10    By letter dated 28 April 2011 exhibited to the second affidavit of Ms Merity, ASIC confirmed, pursuant to s 411(17)(b) that it has no objection to the scheme of arrangement. There was no appearance by ASIC at the second court hearing. Ms Merity also exhibited two certificates executed respectively by Sylvastate and Whitefield, which together confirmed that all conditions precedent to the Scheme, other than the requirement for Court approval, had been satisfied or waived. Finally, Ms Merity also exhibited a letter from the ASX dated 15 March 2011 confirming that the ASX will grant official quotation of the Whitefield consideration shares to be issued under the Scheme.

Conclusion

11    The evidence referred to above, together with the evidence adduced at the first court hearing satisfied me that all necessary preliminaries for the approval of the Scheme pursuant to s 411(4)(b) of the Corporations Act have been addressed. The Scheme has been properly notified to the Sylvastate shareholders and approved by the statutory majorities. Ample opportunity has been afforded to any member who wished to oppose the Scheme and none has done so. I am satisfied that all elements necessary for procedural fairness have been addressed.

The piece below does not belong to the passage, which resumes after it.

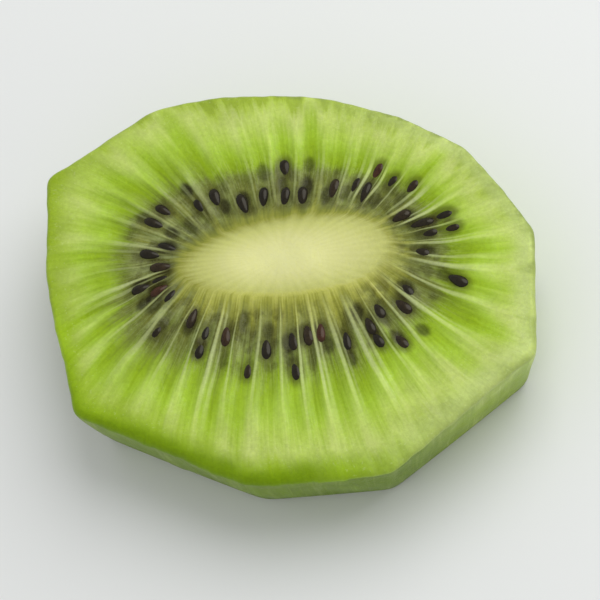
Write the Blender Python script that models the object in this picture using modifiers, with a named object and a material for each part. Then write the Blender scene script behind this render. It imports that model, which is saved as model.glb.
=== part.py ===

12    While it is not necessary for the Court to form an opinion as to the commerciality of the Scheme I am satisfied that substantive fairness has also been addressed in the evidence adduced at the first court hearing, especially in the reports of the Independent Expert and the Investigating Accountant. The members were therefore in a position to make an informed decision as to whether they should approve or reject the Scheme.

13    At the hearings in this matter senior counsel for the plaintiff has drawn the Court’s attention to the matters necessary to be proved and to those aspects of the Scheme relevant to the Court’s discretion.

14    For these reasons I am satisfied that the Court should approve the Scheme and therefore made the orders sought by the plaintiff.

I certify that the preceding fourteen (14) numbered paragraphs are a true copy of the Reasons for Judgment herein of the Honourable Justice Stone.